#### [PROBLEM]
Give the data below again, word for word.

#### [INFORMATION SHOWN]
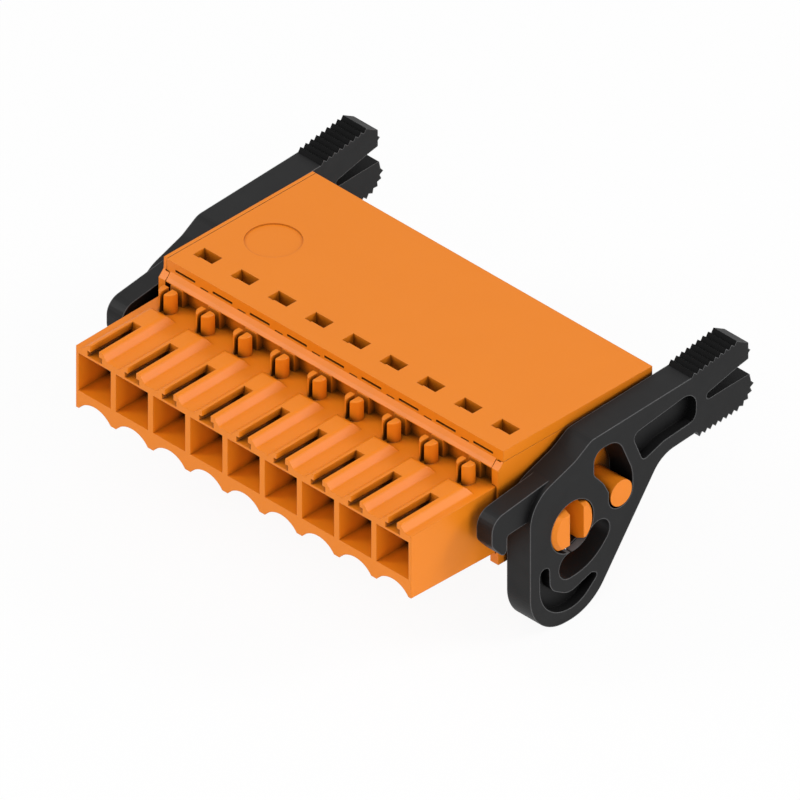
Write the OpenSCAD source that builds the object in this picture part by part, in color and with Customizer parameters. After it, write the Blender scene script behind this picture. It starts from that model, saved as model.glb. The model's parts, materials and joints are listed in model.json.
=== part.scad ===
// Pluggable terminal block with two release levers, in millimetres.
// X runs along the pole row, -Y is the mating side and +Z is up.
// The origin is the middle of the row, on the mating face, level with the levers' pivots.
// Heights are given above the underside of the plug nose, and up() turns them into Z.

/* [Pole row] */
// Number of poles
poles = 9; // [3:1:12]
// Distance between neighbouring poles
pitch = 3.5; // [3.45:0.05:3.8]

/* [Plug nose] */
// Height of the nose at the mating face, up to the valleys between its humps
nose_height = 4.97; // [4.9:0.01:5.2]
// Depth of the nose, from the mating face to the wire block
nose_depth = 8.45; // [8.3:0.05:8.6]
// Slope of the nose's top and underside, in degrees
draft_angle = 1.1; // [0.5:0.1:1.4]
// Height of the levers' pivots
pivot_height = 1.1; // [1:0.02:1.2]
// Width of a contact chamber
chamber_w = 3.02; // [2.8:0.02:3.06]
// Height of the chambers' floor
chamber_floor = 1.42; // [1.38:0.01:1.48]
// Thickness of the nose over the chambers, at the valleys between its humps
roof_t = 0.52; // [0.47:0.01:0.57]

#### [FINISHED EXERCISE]
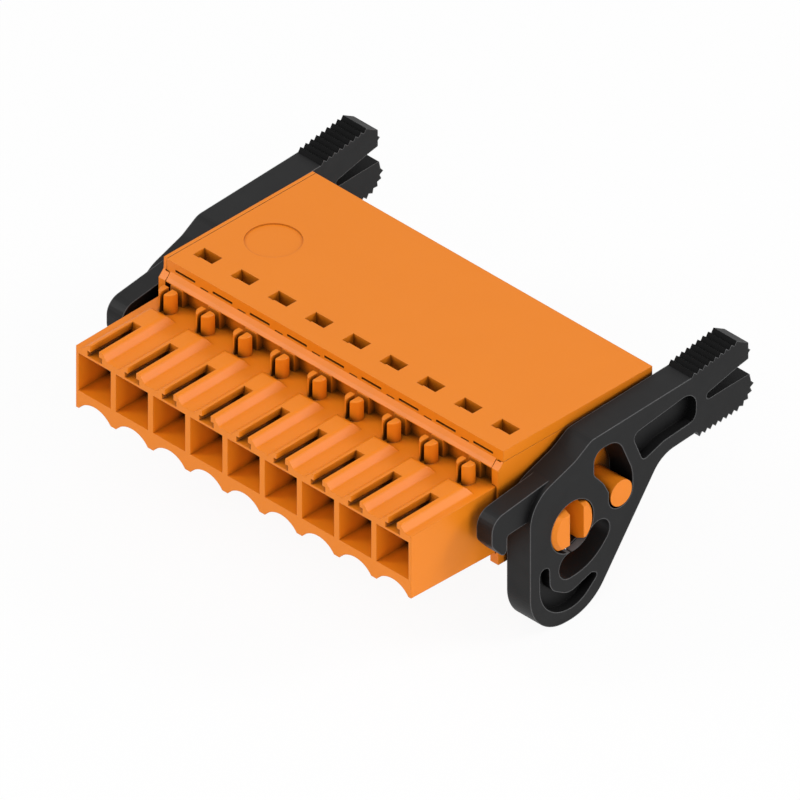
Write the OpenSCAD source that builds the object in this picture part by part, in color and with Customizer parameters. After it, write the Blender scene script behind this picture. It starts from that model, saved as model.glb. The model's parts, materials and joints are listed in model.json.
=== part.scad ===
// Pluggable terminal block with two release levers, in millimetres.
// X runs along the pole row, -Y is the mating side and +Z is up.
// The origin is the middle of the row, on the mating face, level with the levers' pivots.
// Heights are given above the underside of the plug nose, and up() turns them into Z.

/* [Pole row] */
// Number of poles
poles = 9; // [3:1:12]
// Distance between neighbouring poles
pitch = 3.5; // [3.45:0.05:3.8]

/* [Plug nose] */
// Height of the nose at the mating face, up to the valleys between its humps
nose_height = 4.97; // [4.9:0.01:5.2]
// Depth of the nose, from the mating face to the wire block
nose_depth = 8.45; // [8.3:0.05:8.6]
// Slope of the nose's top and underside, in degrees
draft_angle = 1.1; // [0.5:0.1:1.4]
// Height of the levers' pivots
pivot_height = 1.1; // [1:0.02:1.2]
// Width of a contact chamber
chamber_w = 3.02; // [2.8:0.02:3.06]
// Height of the chambers' floor
chamber_floor = 1.42; // [1.38:0.01:1.48]
// Thickness of the nose over the chambers, at the valleys between its humps
roof_t = 0.52; // [0.47:0.01:0.57]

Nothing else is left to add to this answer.